MATERIAL >>
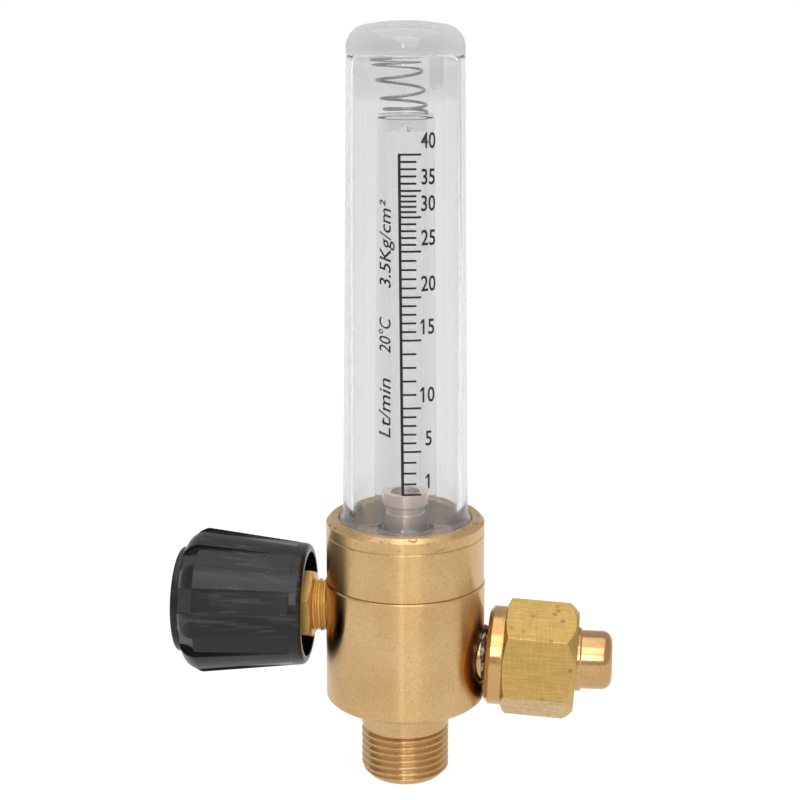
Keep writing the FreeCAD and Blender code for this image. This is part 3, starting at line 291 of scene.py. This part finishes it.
def clear_plastic(name, wall, inner, haze, wear):
    """Clear plastic that lets light through to what is behind it, a little hazy, with a painted highlight of milky
    white at its flare.
    wall is the tint of the cover's outside and inner that of the rest, and all of it darkens with
    thickness. What stands in the cover shows less than the cover does."""
    tree, shader, material = new_material(name, wall, 0.02)
    shader.inputs["Transmission Weight"].default_value = 1.0
    shader.inputs["Coat Roughness"].default_value = 0.03
    away, height = from_axis(tree)
    end = faded(tree, height, THICK_END)
    cover = combined(tree, "MAXIMUM", faded(tree, away, WALL_R), end)
    skin = combined(tree, "MAXIMUM", faded(tree, away, SKIN_R), end)
    tree.links.new(blended(tree, skin, inner, wall), shader.inputs["Base Color"])
    tree.links.new(spread(tree, cover, 1.035, 1.2, 0.0, 1.0), shader.inputs["IOR"])
    tree.links.new(spread(tree, cover, 0.06, 0.75, 0.0, 1.0), shader.inputs["Coat Weight"])
    depth = add(tree, "ShaderNodeVolumeAbsorption", {"Color": (0, 0, 0, 1), "Density": 20.0})
    output = tree.nodes["Material Output"]
    tree.links.new(depth.outputs["Volume"], output.inputs["Volume"])
    lines = noise(tree, (1, 1, 0.02), 420.0, 2.0)
    tree.links.new(spread(tree, lines, 0.0, wear), shader.inputs["Roughness"])
    bumped(tree, shader, lines, 0.01 * MM, 0.35)
    streaks = spread(tree, noise(tree, (1, 1, 0.012), 900.0, 3.0), haze * 0.6, haze * 1.5, 0.35, 0.7)
    # Painted highlight: milky white on the flare stands in for the bright ring of reflected light at the collar's
    # mouth, added to the haze streaks
    flare_painted_highlight = combined(tree, "MULTIPLY", faded(tree, height, FLARE_FADE, 1, 0),
                      faded(tree, away, FLARE_R, 0, 0.12))
    milky = add(tree, "ShaderNodeBsdfDiffuse", {"Color": (0.9, 0.88, 0.87, 1)}).outputs["BSDF"]
    haze_and_painted_highlight = combined(tree, "ADD", streaks, flare_painted_highlight)
    clouded_with_painted_highlight = add(tree, "ShaderNodeMixShader", {0: haze_and_painted_highlight, 1: shader.outputs["BSDF"], 2: milky})
    shadow = add(tree, "ShaderNodeLightPath").outputs["Is Shadow Ray"]
    passing = add(tree, "ShaderNodeBsdfTransparent", {"Color": (0.93, 0.93, 0.93, 1)}).outputs["BSDF"]
    mixed = add(tree, "ShaderNodeMixShader", {0: shadow, 1: clouded_with_painted_highlight.outputs["Shader"], 2: passing})
    tree.links.new(mixed.outputs["Shader"], output.inputs["Surface"])
    return material


def moulded(name, color, roughness):
    """Black moulded plastic, handled: rubbed patches, fine scratches along it, dust and rounded edges."""
    tree, shader, material = new_material(name, color, roughness)
    shader.inputs["IOR"].default_value = 1.42
    rubbed = noise(tree, (0.35, 1, 1), 160.0, 5.0)
    scratches = noise(tree, (0.06, 1, 1), 1500.0, 3.0)
    dust = noise(tree, (1, 1, 1), 1800.0, 4.0)
    scuffed = combined(tree, "MULTIPLY", rubbed, scratches)
    marked = blended(tree, spread(tree, scuffed, 0, 1, 0.27, 0.42), color, (0.06, 0.055, 0.055))
    dusty = mixed_color(tree, spread(tree, dust, 0, 0.7, 0.66, 0.74), marked, (0.09, 0.085, 0.08))
    tree.links.new(dusty, shader.inputs["Base Color"])
    tree.links.new(spread(tree, rubbed, roughness * 0.7, roughness * 1.35), shader.inputs["Roughness"])
    first = bumped(tree, shader, rubbed, 0.03 * MM, 0.35, edge_rounded(tree, 0.3))
    bumped(tree, shader, scratches, 0.008 * MM, 0.4, first)
    return material


def crumbled(name, color):
    """Dried thread sealant: white crumbs, with painted shade in the dark patches between them."""
    tree, shader, material = new_material(name, color, 0.6)
    lumps = noise(tree, (1, 1, 1), 900.0, 4.0)
    # Painted shade: the dark brown between the crumbs stands in for their shadows
    tree.links.new(blended(tree, spread(tree, lumps, 0, 1, 0.5, 0.6), (0.06, 0.035, 0.02), color),
                   shader.inputs["Base Color"])
    tree.links.new(spread(tree, lumps, 0.35, 0.8), shader.inputs["Roughness"])
    bumped(tree, shader, lumps, 0.15 * MM, 0.8)
    return material


def plain(name, color, roughness, scale, depth, metallic=0.0):
    """A plain material with a fine texture of that scale and depth in millimetres."""
    tree, shader, material = new_material(name, color, roughness, metallic)
    grain = noise(tree, (1, 1, 1), scale)
    rough = spread(tree, grain, roughness * 0.8, min(1.0, roughness * 1.25))
    tree.links.new(rough, shader.inputs["Roughness"])
    bumped(tree, shader, grain, depth * MM, 0.5)
    return material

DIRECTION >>
The lines above should be duplicated exactly.

REPLY >>
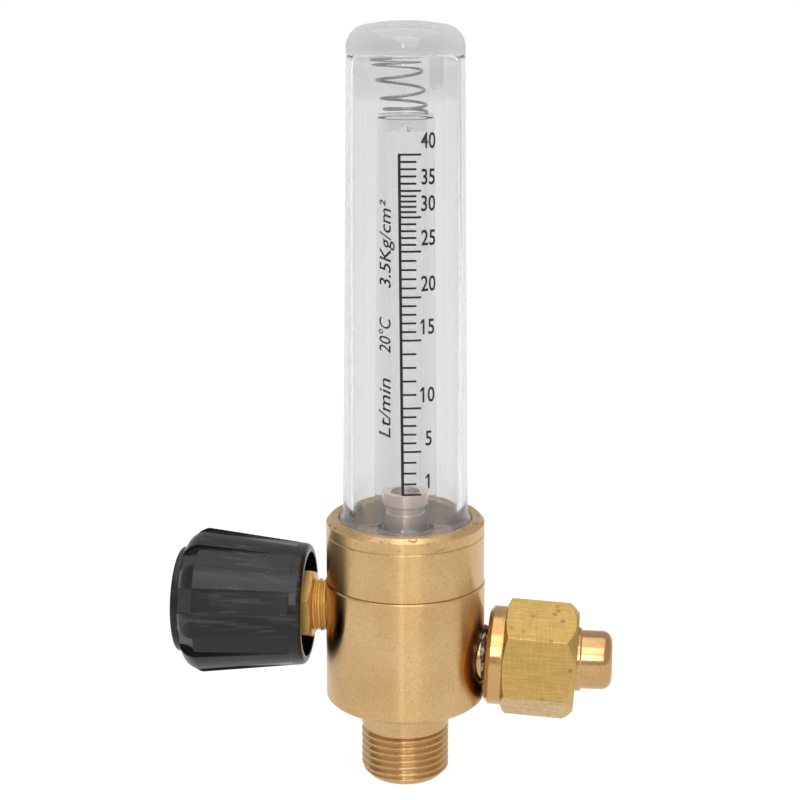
Keep writing the FreeCAD and Blender code for this image. This is part 3, starting at line 291 of scene.py. This part finishes it.
def clear_plastic(name, wall, inner, haze, wear):
    """Clear plastic that lets light through to what is behind it, a little hazy, with a painted highlight of milky
    white at its flare.
    wall is the tint of the cover's outside and inner that of the rest, and all of it darkens with
    thickness. What stands in the cover shows less than the cover does."""
    tree, shader, material = new_material(name, wall, 0.02)
    shader.inputs["Transmission Weight"].default_value = 1.0
    shader.inputs["Coat Roughness"].default_value = 0.03
    away, height = from_axis(tree)
    end = faded(tree, height, THICK_END)
    cover = combined(tree, "MAXIMUM", faded(tree, away, WALL_R), end)
    skin = combined(tree, "MAXIMUM", faded(tree, away, SKIN_R), end)
    tree.links.new(blended(tree, skin, inner, wall), shader.inputs["Base Color"])
    tree.links.new(spread(tree, cover, 1.035, 1.2, 0.0, 1.0), shader.inputs["IOR"])
    tree.links.new(spread(tree, cover, 0.06, 0.75, 0.0, 1.0), shader.inputs["Coat Weight"])
    depth = add(tree, "ShaderNodeVolumeAbsorption", {"Color": (0, 0, 0, 1), "Density": 20.0})
    output = tree.nodes["Material Output"]
    tree.links.new(depth.outputs["Volume"], output.inputs["Volume"])
    lines = noise(tree, (1, 1, 0.02), 420.0, 2.0)
    tree.links.new(spread(tree, lines, 0.0, wear), shader.inputs["Roughness"])
    bumped(tree, shader, lines, 0.01 * MM, 0.35)
    streaks = spread(tree, noise(tree, (1, 1, 0.012), 900.0, 3.0), haze * 0.6, haze * 1.5, 0.35, 0.7)
    # Painted highlight: milky white on the flare stands in for the bright ring of reflected light at the collar's
    # mouth, added to the haze streaks
    flare_painted_highlight = combined(tree, "MULTIPLY", faded(tree, height, FLARE_FADE, 1, 0),
                      faded(tree, away, FLARE_R, 0, 0.12))
    milky = add(tree, "ShaderNodeBsdfDiffuse", {"Color": (0.9, 0.88, 0.87, 1)}).outputs["BSDF"]
    haze_and_painted_highlight = combined(tree, "ADD", streaks, flare_painted_highlight)
    clouded_with_painted_highlight = add(tree, "ShaderNodeMixShader", {0: haze_and_painted_highlight, 1: shader.outputs["BSDF"], 2: milky})
    shadow = add(tree, "ShaderNodeLightPath").outputs["Is Shadow Ray"]
    passing = add(tree, "ShaderNodeBsdfTransparent", {"Color": (0.93, 0.93, 0.93, 1)}).outputs["BSDF"]
    mixed = add(tree, "ShaderNodeMixShader", {0: shadow, 1: clouded_with_painted_highlight.outputs["Shader"], 2: passing})
    tree.links.new(mixed.outputs["Shader"], output.inputs["Surface"])
    return material


def moulded(name, color, roughness):
    """Black moulded plastic, handled: rubbed patches, fine scratches along it, dust and rounded edges."""
    tree, shader, material = new_material(name, color, roughness)
    shader.inputs["IOR"].default_value = 1.42
    rubbed = noise(tree, (0.35, 1, 1), 160.0, 5.0)
    scratches = noise(tree, (0.06, 1, 1), 1500.0, 3.0)
    dust = noise(tree, (1, 1, 1), 1800.0, 4.0)
    scuffed = combined(tree, "MULTIPLY", rubbed, scratches)
    marked = blended(tree, spread(tree, scuffed, 0, 1, 0.27, 0.42), color, (0.06, 0.055, 0.055))
    dusty = mixed_color(tree, spread(tree, dust, 0, 0.7, 0.66, 0.74), marked, (0.09, 0.085, 0.08))
    tree.links.new(dusty, shader.inputs["Base Color"])
    tree.links.new(spread(tree, rubbed, roughness * 0.7, roughness * 1.35), shader.inputs["Roughness"])
    first = bumped(tree, shader, rubbed, 0.03 * MM, 0.35, edge_rounded(tree, 0.3))
    bumped(tree, shader, scratches, 0.008 * MM, 0.4, first)
    return material


def crumbled(name, color):
    """Dried thread sealant: white crumbs, with painted shade in the dark patches between them."""
    tree, shader, material = new_material(name, color, 0.6)
    lumps = noise(tree, (1, 1, 1), 900.0, 4.0)
    # Painted shade: the dark brown between the crumbs stands in for their shadows
    tree.links.new(blended(tree, spread(tree, lumps, 0, 1, 0.5, 0.6), (0.06, 0.035, 0.02), color),
                   shader.inputs["Base Color"])
    tree.links.new(spread(tree, lumps, 0.35, 0.8), shader.inputs["Roughness"])
    bumped(tree, shader, lumps, 0.15 * MM, 0.8)
    return material


def plain(name, color, roughness, scale, depth, metallic=0.0):
    """A plain material with a fine texture of that scale and depth in millimetres."""
    tree, shader, material = new_material(name, color, roughness, metallic)
    grain = noise(tree, (1, 1, 1), scale)
    rough = spread(tree, grain, roughness * 0.8, min(1.0, roughness * 1.25))
    tree.links.new(rough, shader.inputs["Roughness"])
    bumped(tree, shader, grain, depth * MM, 0.5)
    return material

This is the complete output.